Court security guards saw that the situation was getting out of hand and hustled us into a cafeteria on the floor below the large vestibule. One of the guards stood by the stairway and made sure the hostile crowd couldn’t reach us. These guards may be the kindest and most effective policing force in the country, but this solution – of smuggling us into the basement – awarded a prize to the thugs and created an incentive for them to continue behaving aggressively toward lawyers who are just doing their jobs.

During our minutes in isolation, I chatted with the three lawyers for Hamoked, Adi Lustigman, Daniel Shenhar and Benjamin Agsteribbe. They’re used to this sort of thing, they said: The shouts and harassment are part of the job, and this particular event wasn’t even so bad compared to what they sometimes have to deal with. In previous cases, the harassment went beyond the vestibule and into the courtroom itself, with representatives of bereaved families exploiting the right to speak granted to them by the justices to denigrate Hamoked and those who work for it.

These are untenable working conditions for human rights lawyers and mustn’t be reconciled with. The problem is less the right-wing activists and more the system, which allows them to create a hostile environment. This “tolerance” is part of the anti-democratic process delegitimizing dissenting voices of those who oppose the government’s Israeli-Palestinian conflict policies unacceptable.

A lawyer has the right to know there will be zero tolerance for any thuggish conduct toward her, and should receive a clear message from the system that she is completely free to do her job and that no harm will come to her because of any positions she expresses in court. The system promises this to criminal defense attorneys and public prosecutors and should also secure this for attorneys who represent petitioners against the government, attorneys who are also indispensable to any justice system.

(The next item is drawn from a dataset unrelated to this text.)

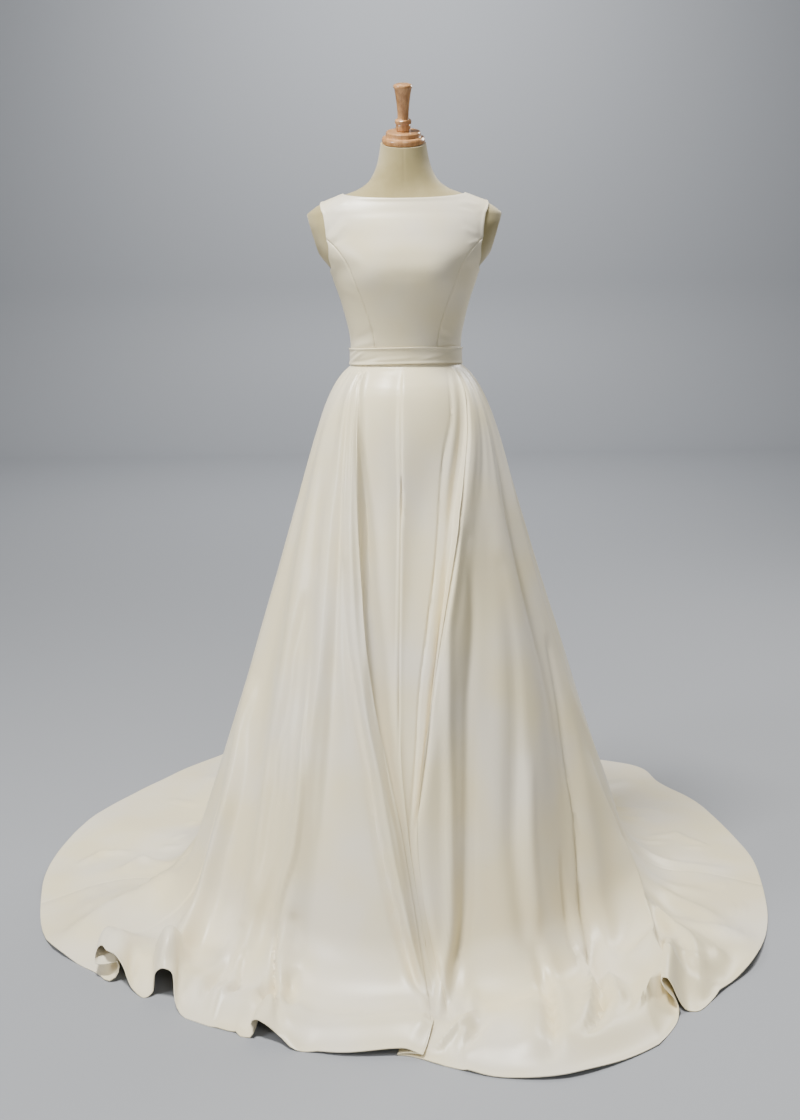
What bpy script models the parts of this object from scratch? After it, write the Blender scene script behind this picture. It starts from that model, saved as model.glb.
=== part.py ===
"""A sleeveless A-line wedding dress with a sweep train, worn on a limbless dress form.

Metres, +Z up.  The origin is the centre of the stand's foot on the floor, and the
dress faces -Y.  Azimuths are in degrees round the axis: 0 is the front, +90 the
viewer's right, 180 the back.
"""
import math
from typing import NamedTuple

import bmesh
import bpy
import numpy as np
from mathutils import Matrix, Vector

# Driving sizes
CLOTH = 0.0015
FORM_CLEARANCE = 0.0014
SEAM_GAP = 0.0003
WAIST_Z = 1.0925
BELT_HEIGHT = 0.035
BELT_CLEARANCE = 0.0007
BELT_THICKNESS = 0.002
ARMHOLE_Z = 1.267
PRINCESS_TOP_Z = 1.335
STRAP_OUTER_Z = 1.411
NECK_SIDE_Z = 1.4275
NECK_FRONT_Z = 1.415
NECK_BACK_Z = 1.402
NECK_CAP_Z = 1.5345
NECK_TILT = math.radians(18)
NECK_START_Z = 1.46
NECKLINE_START_Z = 1.36
FORM_BOTTOM_Z = 0.76
ZIP_WIDTH = 0.003
SKIRT_HIP_RADIUS = 0.147
SKIRT_HOLLOW = 0.009
FOOT_RADIUS = 0.462
FOOT_RADIUS_EXTRA_BACK = 0.11
FLOOR_BEND = 0.13
SPRING_LENGTH = 0.040
LEFT_SEAM = -78.0
RIGHT_SEAM = 100.0
FIRST_LABEL = -180.0
LAST_LABEL = 210.0


class Section(NamedTuple):
    """One level of the dress form."""

    z: float
    half_width: float
    front: float
    back: float


FORM_SECTIONS = (
    Section(0.760, 0.150, 0.104, 0.112),
    Section(0.820, 0.166, 0.114, 0.126),
    Section(0.900, 0.163, 0.111, 0.121),
    Section(0.980, 0.140, 0.099, 0.101),
    Section(1.040, 0.116, 0.087, 0.086),
    Section(1.070, 0.1112, 0.0845, 0.0828),
    Section(1.092, 0.1112, 0.0848, 0.0828),
    Section(1.125, 0.1125, 0.088, 0.083),
    Section(1.167, 0.1205, 0.097, 0.086),
    Section(1.210, 0.1320, 0.109, 0.092),
    Section(1.250, 0.1460, 0.1195, 0.097),
    Section(1.272, 0.1530, 0.1220, 0.099),
    Section(1.300, 0.1740, 0.1180, 0.101),
    Section(1.340, 0.1920, 0.1030, 0.101),
    Section(1.372, 0.2020, 0.0880, 0.096),
    Section(1.386, 0.2020, 0.0800, 0.090),
    Section(1.400, 0.1885, 0.0730, 0.083),
    Section(1.411, 0.1700, 0.0670, 0.077),
    Section(1.4275, 0.1250, 0.0590, 0.065),
    Section(1.440, 0.0935, 0.0545, 0.059),
    Section(1.455, 0.0735, 0.0515, 0.055),
    Section(1.474, 0.0620, 0.0495, 0.052),
    Section(1.495, 0.0545, 0.0485, 0.050),
    Section(1.515, 0.0505, 0.0478, 0.049),
    Section(NECK_CAP_Z, 0.0475, 0.0475, 0.0475),
)
BUST_X = 0.078
BUST_Z = 1.262
BUST_RISE = 0.007
BUST_SPREAD = 0.044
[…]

The lawyers for civil society organizations fulfill a critical role in restraining the most powerful party of all – the government – and should not also have to cope with curses and fear of harassment and possible violence. Therefore, the court’s security guards should remove the harassers and shouters and cursers from the courthouse and not simply act to protect those who come under attack. And therefore, the justices must defend the honor of the attorneys and the petitioning organizations and not allow the court to become a platform for incitement.